Having received worldwide support from both social movements as well as hundreds
of critical social scientists who have demanded his release, Andrej Holm was
eventually freed from prison on 22 August. He continues to face serious
restrictions on his movement and the prosecution is appealing against his
release. The appeal will most likely be heard in October.

’German Autumn’

This year sees the 30th anniversary of the so-called ‘German Autumn’, the climax
of the cycle of violence and counter-violence between the German state and the
leftwing urban guerrilla group, the Red Army Faction (RAF).
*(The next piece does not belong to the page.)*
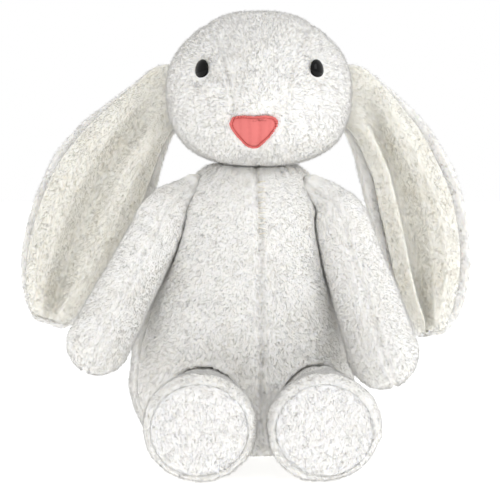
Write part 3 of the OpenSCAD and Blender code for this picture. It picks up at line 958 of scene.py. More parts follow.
@dataclass
class Face:
    """Two domed eyes and a stitched nose, with the dimples and creases they pull."""

    eye_radius: float = 6.3
    eye_dome: float = 0.5
    washer_depth: float = 7.8
    dimple_depth: float = 2.0
    nose_width: float = 27.0
    nose_height: float = 17.0
    nose_thick: float = 1.3
    edge_thread: float = 0.62
    eye_turn: float = 57.0
    eye_lift: float = 5.0
    eye_drop: float = 1.5
    nose_shift: float = -3.4
    eyes: dict[Side, Array] = field(default_factory=dict)

    def __post_init__(self) -> None:
        for side in Side:
            low, high = box_mm(f"eye_washer_{side.word}")
            inner = (low + high) / 2
            low, high = box_mm(f"eye_{side.word}")
            self.eyes[side] = inner + unit((low + high) / 2 - inner) * self.washer_depth
            self.eyes[side] = self.eyes[side] - np.array([0.0, 0.0, self.eye_drop])
        low, high = box_mm("nose_patch")
        self.nose_middle = (low + high) / 2 + np.array([self.nose_shift, 0.0, 0.0])

    def _eye_near(self, p: Array) -> Array:
        """Distance of each point from the nearer eye."""
        return np.min([np.linalg.norm(p - e, axis=1) for e in self.eyes.values()], axis=0)

    def outline(self, a: Array) -> Array:
        """Outline of the nose, as x and z from its middle, at angles a."""
        w, h = self.nose_width / 2, self.nose_height / 2
        corners = np.array([[0.0, 0.93], [0.55, 1.0], [0.9, 0.86], [0.97, 0.4], [0.62, -0.36], [0.28, -0.86],
                            [0.0, -1.0]]) * [w, h]
        ring = np.vstack([corners, corners[-2:0:-1] * [-1, 1]])
        closed = np.vstack([ring, ring[:1]])
        line = catmull(closed, 240)
        angle = np.mod(np.arctan2(line[:, 1], line[:, 0]), FULL_TURN)
        order = np.argsort(angle)
        r = np.linalg.norm(line, axis=1)[order]
        reach = np.interp(np.mod(a, FULL_TURN), angle[order], r, period=FULL_TURN)
        return np.stack([np.cos(a), np.sin(a)], axis=-1) * reach[..., None]

    def nose_share(self, p: Array) -> Array:
        """Distance of each point of the muzzle from the middle of the nose, 1 being on its outline."""
        off = p[:, [0, 2]] - self.nose_middle[[0, 2]]
        a = np.arctan2(off[:, 1], off[:, 0])
        share = np.linalg.norm(off, axis=1) / np.linalg.norm(self.outline(a), axis=1)
        return np.where(p[:, 1] < -40, share, 9.0)

    def hold(self, p: Array) -> Array:
        """How firmly the eyes and the nose hold the cloth at each point."""
        return np.maximum(bump(self._eye_near(p), 0, 12.0), 1 - smooth(self.nose_share(p), 1.0, 1.8))

    def dimple(self, p: Array) -> Array:
        """How deep the eyes and the nose pull the skin in at each point, in mm."""
        return self.dimple_depth * bump(self._eye_near(p), 0, 9.5) + 0.7 * bump(self.nose_share(p), 1.05, 0.16)

    def creases(self, p: Array) -> Array:
        """Fine folds of the cheeks that run from the eyes and the nose, in mm."""
        out = np.zeros(len(p))
        for side, eye in self.eyes.items():
            for turn, size in ((-0.5, 0.55), (-0.95, 0.7), (-1.45, 0.5)):
                way = np.array([side.sign * math.cos(turn), math.sin(turn)])
                off = p[:, [0, 2]] - eye[[0, 2]]
                run = off @ way
                across = off @ np.array([-way[1], way[0]]) - 0.012 * run**2
                faded = smooth(run, 4, 9) * (1 - smooth(run, 16, 30)) * (p[:, 1] < 0)
                out -= size * bump(across, 0, 1.5) * faded
        return out

    def bare(self, p: Array) -> Array:
        """Share of the pile lost at each point."""
        eye = 1 - smooth(self._eye_near(p), self.eye_radius - 1.2, self.eye_radius + 1.6)
        return np.maximum(eye, 1 - smooth(self.nose_share(p), 0.98, 1.12))

    def build(self, skin: Skin) -> None:
        """Puts the eyes and the nose on the finished head skin."""
        tree = surface_of(skin)
        proud = 0.4
        turn, lift = math.radians(self.eye_turn), math.radians(self.eye_lift)
        for side, eye in self.eyes.items():
            place, _ = front_of(tree, float(eye[0]), float(eye[2]))
            flat = [side.sign * math.sin(turn) * math.cos(lift), -math.cos(turn) * math.cos(lift)]
            way = np.array([*flat, math.sin(lift)])
            self._eye(side, place + way * proud, way)
        self._nose(tree)

    def _eye(self, side: Side, place: Array, way: Array) -> None:
        """One eye: a dome with a low skirt, and the stem behind it."""
        r, h = self.eye_radius, self.eye_radius * self.eye_dome
        a = np.linspace(math.pi / 2, 0.0, 14)
        dome = np.stack([h * np.sin(a), r * np.cos(a)], axis=1)[::-1]
        rows = np.vstack([[[-11.5, 0.05], [-11.4, 2.0], [-1.6, 2.2], [-1.2, r * 0.8], [-0.7, r * 0.97]], dome])
        rows[-1, 1] = 0.05
        shape = Tube(np.array([place, place + way * 5.0]), rows, np.array([0.0, 0.0, 1.0]))
        made = dressed(shape.mesh(56).object(f"eye_{side.word}_dome"), EYE)
        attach(made, "head")
        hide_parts(f"eye_{side.word}")
        report(made)

    def _nose(self, tree: BVHTree) -> None:
        """The nose patch, and the stitches round its edge."""
        count, rows = 96, 18
        a = np.arange(count) * 2 * math.pi / count
        edge = self.outline(a)
        front, back = [], []
        for k in range(1, rows + 1):
            share = k / rows
            rise = self.nose_thick * (1 - share**5) * (1 + 0.12 * math.cos(share * 5)) + 0.3
            for target, lift in ((front, rise), (back, 0.12)):
                ring = []
                for x, z in edge * share:
                    p, n = front_of(tree, float(x + self.nose_middle[0]), float(z + self.nose_middle[2]))
                    ring.append(p + n * lift)
                target.append(ring)
        middle, n = front_of(tree, float(self.nose_middle[0]), float(self.nose_middle[2]))
        rings = np.array(back + front[::-1])
        patch = ring_mesh(rings, middle + n * 0.12, middle + n * (self.nose_thick * 1.12 + 0.3))
        turned = Skin(patch.points, patch.faces)
        if (turned.normals()[len(rings) * count - count // 2, 1]) > 0:
            turned = Skin(patch.points, [tuple(reversed(f)) for f in patch.faces])
        made = dressed(turned.object("nose_felt"), NOSE)
        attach(made, "head")
        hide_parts("nose_patch")
        report(made)
        line = self.outline(np.linspace(0, 2 * math.pi, 58, endpoint=False)) * 1.0
        stitches = []
        for i in range(len(line)):
            here, ahead = line[i], line[(i + 1) % len(line)]
            ends = []
            for x, z in (here * 1.035, ahead * 0.93 + (ahead - here) * 0.15):
                p, n = front_of(tree, float(x + self.nose_middle[0]), float(z + self.nose_middle[2]))
                ends.append(p + n * 1.25)
            stitches.append(thread_run(ends[0], ends[1], self.edge_thread, n))
        made = dressed(merged(stitches).object("nose_stitches"), NOSE_EDGE)
        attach(made, "head")
        report(made)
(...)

It makes the
climate rife for instilling a fear of the ‘resurgence of terror’ – with a
widely expanded definition.

Fortunately, the collective memory of the left and liberal-left from this period
is (mostly) strong enough to keep in mind the means by which the terror
discourse can serve a ‘divide and rule’ function – encouraging splits between
the movement’s ‘moderate’ and ‘extreme’ ends. The result of such splits, of
course, always lead to a redefinition of what constitutes ‘legitimate’ dissent
and what does not. More and more forms of resistance to the status quo begin
falling within the single term: ‘terror’.

The broad and growing movement against the wave of repression has three
principal demands: freedom for the three remaining prisoners, solidarity with
all of those facing charges and the abolition of paragraph 129a.